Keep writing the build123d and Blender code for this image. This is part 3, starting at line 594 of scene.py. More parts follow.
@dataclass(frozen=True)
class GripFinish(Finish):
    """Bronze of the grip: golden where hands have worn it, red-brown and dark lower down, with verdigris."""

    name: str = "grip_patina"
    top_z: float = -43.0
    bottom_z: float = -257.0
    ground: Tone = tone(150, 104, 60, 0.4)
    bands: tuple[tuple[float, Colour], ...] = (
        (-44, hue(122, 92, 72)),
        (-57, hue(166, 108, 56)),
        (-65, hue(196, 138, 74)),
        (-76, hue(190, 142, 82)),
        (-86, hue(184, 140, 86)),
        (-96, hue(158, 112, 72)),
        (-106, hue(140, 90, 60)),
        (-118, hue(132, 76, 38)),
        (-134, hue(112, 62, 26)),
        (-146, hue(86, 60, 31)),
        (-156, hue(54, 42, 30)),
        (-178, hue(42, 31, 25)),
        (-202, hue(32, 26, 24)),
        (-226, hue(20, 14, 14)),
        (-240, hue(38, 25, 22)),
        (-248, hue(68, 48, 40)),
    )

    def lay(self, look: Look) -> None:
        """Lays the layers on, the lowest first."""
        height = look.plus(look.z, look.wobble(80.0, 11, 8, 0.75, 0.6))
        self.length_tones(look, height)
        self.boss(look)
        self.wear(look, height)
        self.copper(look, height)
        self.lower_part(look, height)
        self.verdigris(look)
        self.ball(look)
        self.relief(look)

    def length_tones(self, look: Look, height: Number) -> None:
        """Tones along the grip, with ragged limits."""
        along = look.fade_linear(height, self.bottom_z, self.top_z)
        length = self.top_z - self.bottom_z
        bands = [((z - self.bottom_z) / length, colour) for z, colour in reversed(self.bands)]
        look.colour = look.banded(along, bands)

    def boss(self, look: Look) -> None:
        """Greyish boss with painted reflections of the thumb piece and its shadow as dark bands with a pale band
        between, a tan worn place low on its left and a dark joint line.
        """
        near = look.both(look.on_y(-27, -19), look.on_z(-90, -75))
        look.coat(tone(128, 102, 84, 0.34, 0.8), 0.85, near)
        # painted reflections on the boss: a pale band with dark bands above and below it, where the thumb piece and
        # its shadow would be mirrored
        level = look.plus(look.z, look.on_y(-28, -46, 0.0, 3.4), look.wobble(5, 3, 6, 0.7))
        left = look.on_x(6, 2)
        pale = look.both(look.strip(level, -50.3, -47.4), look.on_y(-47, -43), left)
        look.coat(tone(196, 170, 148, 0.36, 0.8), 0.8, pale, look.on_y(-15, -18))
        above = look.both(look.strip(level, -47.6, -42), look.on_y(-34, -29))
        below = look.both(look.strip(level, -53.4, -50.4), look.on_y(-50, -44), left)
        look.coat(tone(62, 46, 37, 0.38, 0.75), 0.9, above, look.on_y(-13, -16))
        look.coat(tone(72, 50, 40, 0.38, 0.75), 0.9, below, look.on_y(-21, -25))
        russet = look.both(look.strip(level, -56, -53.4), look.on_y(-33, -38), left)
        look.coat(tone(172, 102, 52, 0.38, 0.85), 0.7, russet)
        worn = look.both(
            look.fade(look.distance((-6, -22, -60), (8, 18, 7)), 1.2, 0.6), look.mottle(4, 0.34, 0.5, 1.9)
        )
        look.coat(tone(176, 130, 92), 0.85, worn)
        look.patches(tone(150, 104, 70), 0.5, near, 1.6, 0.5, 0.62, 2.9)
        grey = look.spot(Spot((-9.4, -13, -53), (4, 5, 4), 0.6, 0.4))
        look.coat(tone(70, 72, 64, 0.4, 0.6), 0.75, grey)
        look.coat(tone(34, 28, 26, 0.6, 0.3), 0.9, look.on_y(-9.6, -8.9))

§

• **The problem**:
Beginning at the top of the data, please return every line until and including the line containing "the grip: golden", copied exactly, and nothing past it.

• **Answer below**:
Keep writing the build123d and Blender code for this image. This is part 3, starting at line 594 of scene.py. More parts follow.
@dataclass(frozen=True)
class GripFinish(Finish):
    """Bronze of the grip: golden where hands have worn it, red-brown and dark lower down, with verdigris."""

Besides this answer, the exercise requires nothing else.